Florida Considering “Aaron Cohen Act” to Increase Penalties for Hit and Run Drivers
Posted By Vanguard Attorneys
Florida has been ranked as the number two deadliest state in the nation for cyclists, walkers and other pedestrians for several consecutive years. In the year of 2012, Florida recorded at least 70,000 hit-and-run crashes, 17,000 of which resulted in serious injuries and 166 resulting in fatalities.
The recent high-profile death of triathlete Aaron Cohen in Miami has prompted new legislation targeting drivers who hit someone and leave the scene.
Aaron Cohen, age 36 and a father of two, was riding his bike on a Miami area causeway last year when an alleged drunk driver hit him. Cohen died on the scene of the accident. The driver sped away and did not turn himself in until the next day. This incident is eerily similar to the circumstances surrounding another hit and run accident in which Rob Lemon and his girlfriend Hillary Michalak died after being hit while riding their tandem bicycle near Clearwater Beach.
In the Cohen case, the driver was not charged with DUI the next day. As a result, the driver was able to obtain a shorter sentence of one year in jail. Prosecutors had hoped to send him to prison for six years.
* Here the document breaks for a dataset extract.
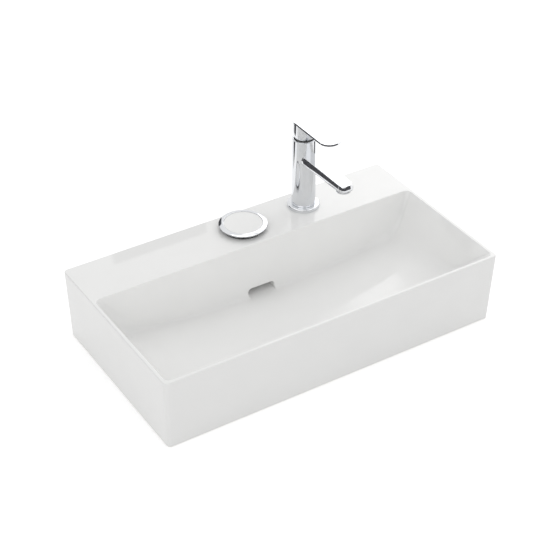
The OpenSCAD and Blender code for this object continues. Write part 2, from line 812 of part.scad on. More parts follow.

Representative Eddy Gonzalez, R-Hialeah, thinks that entire scenario is unfair and wrong. Gonzalez is working with Aaron Cohen’s family and co-sponsoring legislation designed to increase the minimum penalties for hit-and-run drivers who hurt or kill cyclists, pedestrians, and others on the side of the road.
“Nobody should be left on the side of the road. What you should do if something like that happens is stop your car and try to help them. Call 9-1-1 and do what’s right. You’ve got to think that that could be one of your family members that just got hit.”
The “Aaron Cohen Life Protection Act” proposes that hit-and-run drivers serve a mandatory three-year prison term if they are caught leaving the scene of an accident involving a pedestrian, cyclist, motorcyclist, road worker, or police officer.
In addition to the minimum three year provision, the driver can receive a minimum of seven years if the victim is seriously injured and 10 years if a fatality results. The Act also proposes revocation of the guilty driver’s motor vehicle license for a minimum of three years. Gonzalez believes that tough new minimum sentences are likely to change drivers’ attitudes about leaving the scene of a crash. Now, the penalties for leaving the scene would be more severe than those associated with DUI-related charges.
“It’s got to be very painful to the family,” says Gonzalez. “So we figure we have to put something in place that won’t just be a slap on the hand. That people will think about it twice before leaving the scene of an accident.”
The bill also effectively establishes a “Vulnerable Road User” category. As mentioned, this category applies the minimum sentencing stipulations to any hit and run accident involving cyclists, pedestrians, motorcyclists, road workers and police officers. Any driver who hits a “vulnerable road user” and flees the scene would face the mandatory minimum sentences.